Потому что эта девочка – не Ева. Как бы Лайла ни хотела, чтобы это было так, Евы нет. Ева ушла навсегда, она – призрак прошлого. Теперь Лайла поняла это. И это понимание разъедало ее, будто кислота, растворяющая всю ложь. Вернись, подумала Лайла, вернись. Но она уже не могла вернуться, никогда.
О боже, какие ужасные поступки она совершила! Ужасные, ужасающие, непростительные! Она дрожала и плакала. Крокодиловы слезы, как всегда говорил ее отец, когда красил свои маленькие кораблики. Она чудовище. Отметина зла на этой земле. Ей все открылось, все, в деталях, время внутри ее остановилось и пошло заново, переделывая самое себя, открывая ей историю позора.
Чтоб ты сдохла, сказала девочка. И теперь Лайла желала того же самого.
А потом случилось что-то еще. Лайла сидела на краю ванны. Она лишилась воли, она ничего не желала, лишь все вокруг желало ее. Она открыла кран. Подставила руку под струю воды, глядя, как она струится сквозь пальцы. Вот оно. Решение, окончательное. Будто она всегда это знала, будто в самых потаенных уголках своего сознания она уже совершала это, последний поступок. Уже сотню лет. Ванна, конечно же. Часами она пребывала здесь в тепле, десятилетия минули, в погруженном в себя состоянии, этом сладостном способе стереть все. Но она всегда слышала этот шепот. Лайла, позволь мне быть твоим последним спасением. Вверх поднимался пар, окутывая ванную влажным дыханием. Ее охватило полнейшее спокойствие. Она зажгла свечи, одну за другой. Она врач, она знает, что делать. Медик. Раздевшись, она оглядела свое обнаженное тело в зеркале. Прекрасное – оно
Брэд. Ева. Я иду к вам. Я так долго жила без вас. Я иду, чтобы снова быть с вами.

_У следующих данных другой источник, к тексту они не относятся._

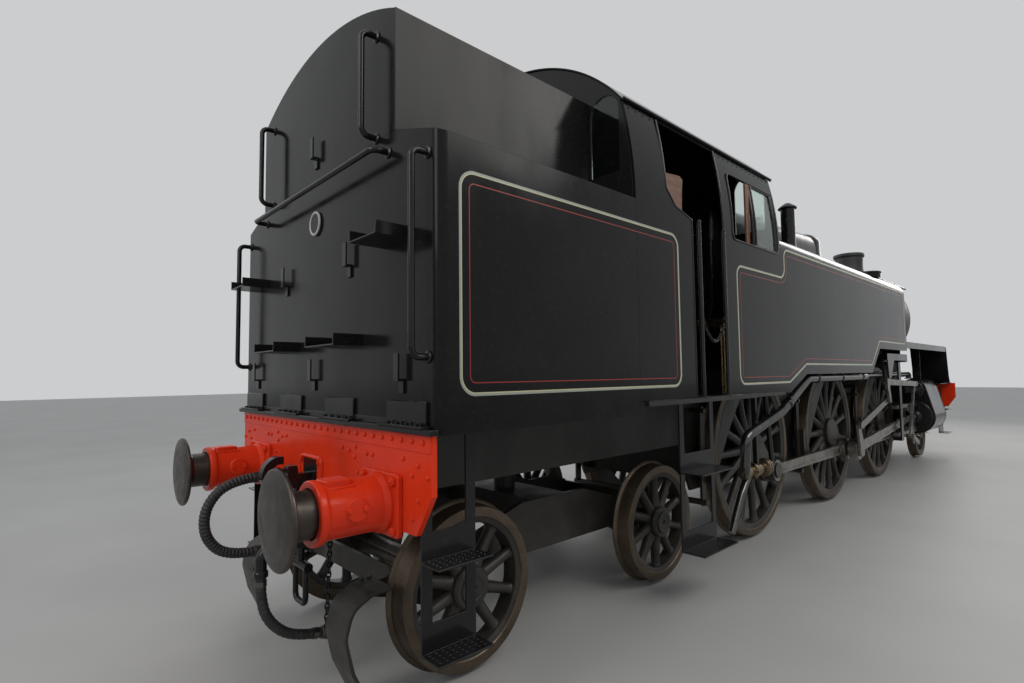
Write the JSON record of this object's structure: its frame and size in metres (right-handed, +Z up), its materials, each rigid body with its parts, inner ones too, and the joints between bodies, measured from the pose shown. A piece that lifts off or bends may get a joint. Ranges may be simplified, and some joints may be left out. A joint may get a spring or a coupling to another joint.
{
  "type": "steam tank locomotive",
  "caption": "Black side-tank steam locomotive with coupled spoked wheels, outside cylinders and valve gear, cab, coal bunker and red buffer beams.",
  "frame": {"origin": "midway between the buffer faces on the centre line, at the height of the wheel flanges' lowest points", "axes": "+X forwards towards the chimney, +Y to the engine's left, +Z up; rail top is 28 mm above the origin"},
  "size_m": [13.662, 2.74, 4.1759],
  "materials": {
    "black_paint": "gloss",
    "beam_red": "gloss",
    "bright_steel": "satin",
    "dark_iron": "satin",
    "smoke_black": "matte",
    "oiled_black": "satin",
    "pane": "gloss",
    "hose_rubber": "matte",
    "pipe_metal": "gloss",
    "control_brass": "satin"
  },
  "bodies": {
    "engine": {"main_frames": "oiled_black", "axleboxes": "oiled_black", "buffer_beams": "beam_red", "buffer_stocks": "beam_red", "buffer_heads": "dark_iron", "drawgear": "dark_iron", "bunker_tank": "black_paint", "coal_bunker": "black_paint", "cab_side_left": "black_paint", "cab_side_right": "black_paint", "cab_rear_plate": "black_paint", "cab_roof": "black_paint", "cab_floor": "black_paint", "cab_front_plate": "black_paint", "cab_glass": "pane", "footplate_controls": "control_brass", "firebox": "black_paint", "boiler_barrel": "black_paint", "smokebox": "smoke_black", "smokebox_saddle": "black_paint", "chimney": "smoke_black", "dome": "black_paint", "boiler_fittings": "control_brass", "side_tank_left": "black_paint", "side_tank_right": "black_paint", "running_plates": "black_paint", "front_platform": "black_paint", "cylinders": "black_paint", "slidebars": "bright_steel", "motion_brackets": "black_paint", "valve_gear_left": "bright_steel", "valve_gear_right": "bright_steel", "brake_gear": "oiled_black", "ashpan": "oiled_black", "footsteps": "black_paint", "bunker_fittings": "black_paint", "handrails": "black_paint", "feed_pipe": "pipe_metal", "pipework": "pipe_metal", "vacuum_hose": "hose_rubber", "steam_heat_hose": "hose_rubber"},
    "driver_1": {"driver_wheelset_1": "black_paint"},
    "driver_2": {"driver_wheelset_2": "black_paint"},
    "driver_3": {"driver_wheelset_3": "black_paint"},
    "coupling_rod_left": {"coupling_rod_left": "bright_steel"},
    "coupling_rod_right": {"coupling_rod_right": "bright_steel"},
    "crosshead_left": {"crosshead_left": "bright_steel"},
    "crosshead_right": {"crosshead_right": "bright_steel"},
    "connecting_rod_left": {"connecting_rod_left": "bright_steel"},
    "connecting_rod_right": {"connecting_rod_right": "bright_steel"},
    "pony": {"pony_truck": "oiled_black"},
    "pony_axle": {"pony_wheelset": "black_paint"},
    "bogie": {"bogie_frame": "oiled_black"},
    "bogie_axle_front": {"bogie_wheelset_front": "black_paint"},
    "bogie_axle_rear": {"bogie_wheelset_rear": "black_paint"},
    "smokebox_door": {"smokebox_door": "smoke_black"},
    "tank_lid_left": {"tank_lid_left": "black_paint"},
    "tank_lid_right": {"tank_lid_right": "black_paint"}
  },
  "joints": [
    {"name": "driver_2_spin", "type": "hinge", "parent": "engine", "child": "driver_2", "pos_m": [0.407, 0, 0.8916], "axis": [0, 1, 0], "continuous": true},
    {"name": "driver_1_spin", "type": "hinge", "parent": "engine", "child": "driver_1", "pos_m": [2.744, 0, 0.8916], "axis": [0, 1, 0], "continuous": true},
    {"name": "driver_3_spin", "type": "hinge", "parent": "engine", "child": "driver_3", "pos_m": [-1.93, 0, 0.8916], "axis": [0, 1, 0], "continuous": true},
    {"name": "coupling_rod_left_turn", "type": "hinge", "parent": "driver_2", "child": "coupling_rod_left", "pos_m": [0.63889, 0.9025, 1.16119], "axis": [0, 1, 0], "continuous": true},
    {"name": "coupling_rod_right_turn", "type": "hinge", "parent": "driver_2", "child": "coupling_rod_right", "pos_m": [0.67659, -0.9025, 0.65971], "axis": [0, 1, 0], "continuous": true},
    {"name": "crosshead_left_slide", "type": "slide", "parent": "engine", "child": "crosshead_left", "axis": [1, 0, 0], "range_m": [-0.57534, 0.13586]},
    {"name": "connecting_rod_left_tilt", "type": "hinge", "parent": "crosshead_left", "child": "connecting_rod_left", "pos_m": [3.62374, 1.03, 0.8916], "axis": [0, 1, 0], "range_deg": [-11.97, 1.65]},
    {"name": "crosshead_right_slide", "type": "slide", "parent": "engine", "child": "crosshead_right", "axis": [1, 0, 0], "range_m": [-0.61621, 0.09499]},
    {"name": "connecting_rod_right_tilt", "type": "hinge", "parent": "crosshead_right", "child": "connecting_rod_right", "pos_m": [3.66461, -1.03, 0.8916], "axis": [0, 1, 0], "range_deg": [-2.38, 11.25]},
    {"name": "pony_swivel", "type": "hinge", "parent": "engine", "child": "pony", "pos_m": [3.96, 0, 0.485], "axis": [0, 0, 1], "range_deg": [-3, 3]},
    {"name": "pony_spin", "type": "hinge", "parent": "pony", "child": "pony_axle", "pos_m": [5.538, 0, 0.485], "axis": [0, 1, 0], "continuous": true},
    {"name": "bogie_swivel", "type": "hinge", "parent": "engine", "child": "bogie", "pos_m": [-4.6985, 0, 0.655], "axis": [0, 0, 1], "range_deg": [-3, 3]},
    {"name": "bogie_front_spin", "type": "hinge", "parent": "bogie", "child": "bogie_axle_front", "pos_m": [-3.708, 0, 0.485], "axis": [0, 1, 0], "continuous": true},
    {"name": "bogie_rear_spin", "type": "hinge", "parent": "bogie", "child": "bogie_axle_rear", "pos_m": [-5.689, 0, 0.485], "axis": [0, 1, 0], "continuous": true},
    {"name": "smokebox_door_swing", "type": "hinge", "parent": "engine", "child": "smokebox_door", "pos_m": [5.288, 0.72, 2.708], "axis": [0, 0, 1], "range_deg": [0, 110]},
    {"name": "tank_lid_left_lift", "type": "hinge", "parent": "engine", "child": "tank_lid_left", "pos_m": [1.35, 0.909, 3.096], "axis": [1, 0, 0], "range_deg": [0, 105]},
    {"name": "tank_lid_right_lift", "type": "hinge", "parent": "engine", "child": "tank_lid_right", "pos_m": [1.35, -0.909, 3.096], "axis": [-1, 0, 0], "range_deg": [0, 105]}
  ],
  "couplings": [
    {"joint": "driver_1_spin", "follows": "driver_2_spin", "ratio": 1},
    {"joint": "driver_3_spin", "follows": "driver_2_spin", "ratio": 1},
    {"joint": "coupling_rod_left_turn", "follows": "driver_2_spin", "ratio": -1},
    {"joint": "coupling_rod_right_turn", "follows": "driver_2_spin", "ratio": -1}
  ]
}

Три тонкие синие линии на каждом запястье. Подкожная вена, идет вверх по предплечью, по внутренней поверхности. Медиальная подкожная, начинающаяся с дорсального сплетения и идущая вдоль локтевой кости, соединяющаяся с медиальной локтевой веной. Боковая подкожная вена, идущая из венозного сплетения и смыкающаяся с подкожной, у самого локтя. Нужно что-то острое. Где же ножницы? Вот это ножницы Дани, вон те – тех, кто был до нее, которыми они подрезали ей волосы? Она открыла один ящик, потом другой, и так до самого низа. Там они и лежали. Сверкающие и острые.
А вот это что?
Яйцо. Пластиковое. Пасхальное яйцо. Она такие в траве искала, девочкой. Как ей это нравилось. Беготня по полю, маленькая корзиночка в руке, роса на ногах, сокровища, одно за другим. Она мысленно представляла себе огромного белого кролика, который так часто снился ей по ночам. Лайла взяла яйцо в руку. Ощутила, что внутри что-то есть. Неужели? Разве такое возможно? Но что же еще там может
Единственный ответ. Лайла Кайл умрет со вкусом шоколада на губах.
59
Предательство.
Неужели бунтовщики подобрались настолько близко? Кто-нибудь, скажите мне. Сначала рыжая, потом Вэйл, а теперь – горничная Лайлы? Эта мышь безголосая? Это ничтожество, та, что глядела в пол всякий раз, как он в комнату входил? Как же глубоко проник в Купол этот заговор?
К пущему раздражению Гилдера, рыжая еще на свободе. Убила одиннадцать человек при побеге. Как такое вообще
Гилдер сам присутствовал на допросе горничной. Какая бы ни была та рыжая, эта не такая крепкая. Три раза в ванну головой, и заговорила. Бомба в сарае. Служанка, Дженни, правда, ее уже несколько дней не видели. Убежище, она не знает, где, поскольку они ее вырубили. Логично, Гилдер сам так же сделал бы. Женщина по имени Нина, вот только согласно бумагам Нина четыре года назад умерла. Мужчина по имени Юстас, насчет него вообще ничего нет. Очень интересно, но ничего, что принесло бы пользу.
– Хочешь, чтобы мы сделали все пожестче? – спросил охранник. – Мы можем, сама знаешь, еще пару раз.